Un cuarto de siglo después se constata que la aplicación del programa ha sido esmerada y sus resultados, más que satisfactorios: el sistema educativo catalán es una eficacísima fábrica de nacionalistas. No hay más que ver las encuestas: ¿a qué se deberá que el porcentaje de voto separatista aumente notablemente según se desciende en edad? ¿Al cambio climático? ¿A algún ingrediente del Cola Cao? ¿A Franco?
Los testimonios y las evidencias se cuentan por miles, por lo que sobra mencionarlos.

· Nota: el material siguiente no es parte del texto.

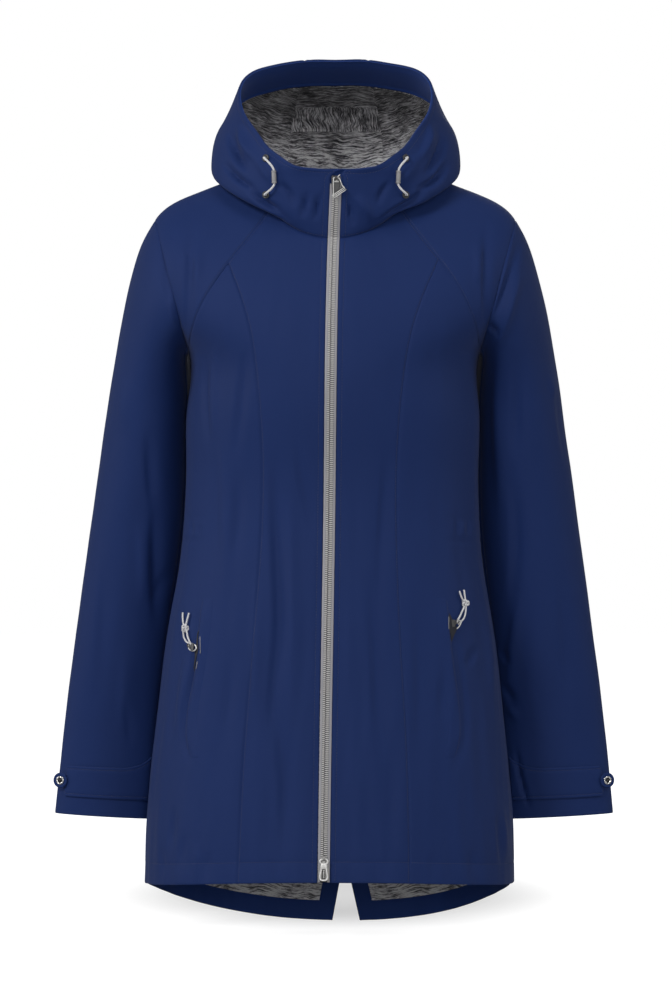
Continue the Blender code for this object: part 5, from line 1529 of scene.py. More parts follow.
@dataclass
class Body:
    """One side of the body: centre front, side front, yoke and back."""

    side: Side

    def build(self) -> None:
        """Makes the four panels."""
        s, word = self.side.value, self.side.word
        crossing = seam_crossing(s)

        def zip_edge(rows: Array) -> Array:
            """The front edge beside the zip."""
            return turn_where(torso, rows, s, off_front(s, ZIP_HALF_WIDTH))

        def princess(rows: Array, more: float) -> Array:
            """The princess seam."""
            return turn_where(torso, rows, s, off_front(s, PRINCESS, more))

        def yoke(rows: Array, more: float) -> Array:
            """The yoke seam."""
            return turn_where(torso, rows, s, off_middle(s, YOKE_SEAM, more))

        def front_outer(rows: Array) -> Array:
            """The princess seam and, above their crossing, the yoke seam."""
            lines = princess(rows, SEAM_OVERLAP), yoke(rows, SEAM_OVERLAP)
            return s * np.minimum(np.abs(lines[0]), np.abs(lines[1]))

        def side_outer(rows: Array) -> Array:
            """The side seam and, above the armpit, the yoke seam."""
            return s * np.minimum(np.abs(yoke(rows, SEAM_OVERLAP)), math.pi / 2 - SIDE_EASE)

        def side_inner(rows: Array) -> Array:
            """The princess seam, never past the piece's other edge."""
            return s * np.minimum(np.abs(princess(rows, -SEAM_OVERLAP)), np.abs(side_outer(rows)))

        def yoke_inner(rows: Array) -> Array:
            """The yoke seam, never past the armhole."""
            return s * np.minimum(np.abs(yoke(rows, -SEAM_OVERLAP)), np.abs(self.armhole(rows, False)))

        def flank(across: Array, along: Array) -> Array:
            """The shared normals of the side seam and the shoulder line."""
            return normals(torso, np.full_like(across, s * math.pi / 2), along)

        def arm(back: bool) -> Callable[[Array, Array], Array]:
            """The shared normals of the armhole, or of the side seam and shoulder outside it."""

            def shared(across: Array, along: Array) -> Array:
                """Normals at each row's height."""
                rows = along[:, 0]
                inside = (rows > HEIGHT["armpit"]) & (rows < HEIGHT["shoulder"])
                out = normals(torso, np.full_like(rows, s * math.pi / 2), rows)
                out[inside] = armhole_normals(s, armhole_angle(rows[inside], back))
                return np.broadcast_to(out[:, None], (*across.shape, 3))

            return shared

        stops = (HEIGHT["armpit"], HEIGHT["shoulder"], crossing, level(-0.3515), level(-0.3735))
        Panel(f"centre_front_{word}", (f"front_{word}",), torso, (0, NECK_EDGE), zip_edge, front_outer,
              relief=body_relief, edges=(ZIP_EDGE, TOPSTITCHED, HEMMED, PLAIN), stops=stops,
              mitres={"end": neck}, rests_on=(f"yoke_{word}",)).build()
        Panel(f"side_panel_{word}", (f"side_front_{word}",), torso, (0, crossing), side_inner, side_outer,
              relief=body_relief, edges=(PLAIN, PLAIN, HEMMED, PLAIN), stops=stops,
              mitres={"last": flank}, rests_on=(f"yoke_{word}",)).build()
        Panel(f"shoulder_yoke_{word}", (f"yoke_{word}",), torso, (HEIGHT["armpit"], NECK_EDGE), yoke_inner,
              lambda rows: self.armhole(rows, False), relief=body_relief,
              edges=(TOPSTITCHED, PLAIN, PLAIN, PLAIN), stops=stops,
              mitres={"last": arm(False), "end": neck}, rests_on=(f"back_{word}",)).build()
        Panel(f"back_panel_{word}", (f"back_{word}",), torso, (0, NECK_EDGE),
              lambda rows: self.armhole(rows, True),
              lambda rows: turn_where(torso, rows, s, off_back(s, vent_edge), back=True),
              relief=body_relief, edges=(PLAIN, TOPSTITCHED, HEMMED, PLAIN), stops=stops,
              mitres={"first": arm(True), "end": neck}, rests_on=(f"yoke_{word}",)).build()

    def armhole(self, rows: Array, back: bool) -> Array:
        """Turns along the side: the side seam, then the armhole, then the shoulder line."""
        s = self.side.value
        turns = np.full_like(rows, s * (math.pi / 2 + (SIDE_EASE if back else -SIDE_EASE)))
        inside = (rows > HEIGHT["armpit"] + 1e-6) & (rows < HEIGHT["shoulder"] - 1e-6)
        turns[inside] = turn_where(torso, rows[inside], s, past_armhole(s, -ARMHOLE_INSET), back)
        return turns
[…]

Basta un breve paseo por Youtube buscando las palabras adoctrinamiento, niños y Cataluña para hacer vomitar a un buitre.
¿Seguirán nuestros muy mediocres gobernantes negando la evidencia, atentando contra la decencia y desesperando a millones de españoles, sobre todo a las familias catalanas que lo tienen que sufrir en sus carnes y en las de sus hijos? ¿Seguirán sin darse cuenta de que, sin la extirpación radical y definitiva del adoctrinamiento totalitario, el famoso artículo 155 no habrá servido para nada y de que volveremos a encontrarnos con los mismos problemas de hoy, agravados y aumentados, dentro de muy poco tiempo? ¿Seguirán empeñados en no enfadar a los separatistas, esos chicos que merecen el respeto, el agradecimiento y el cariño de todos los españoles?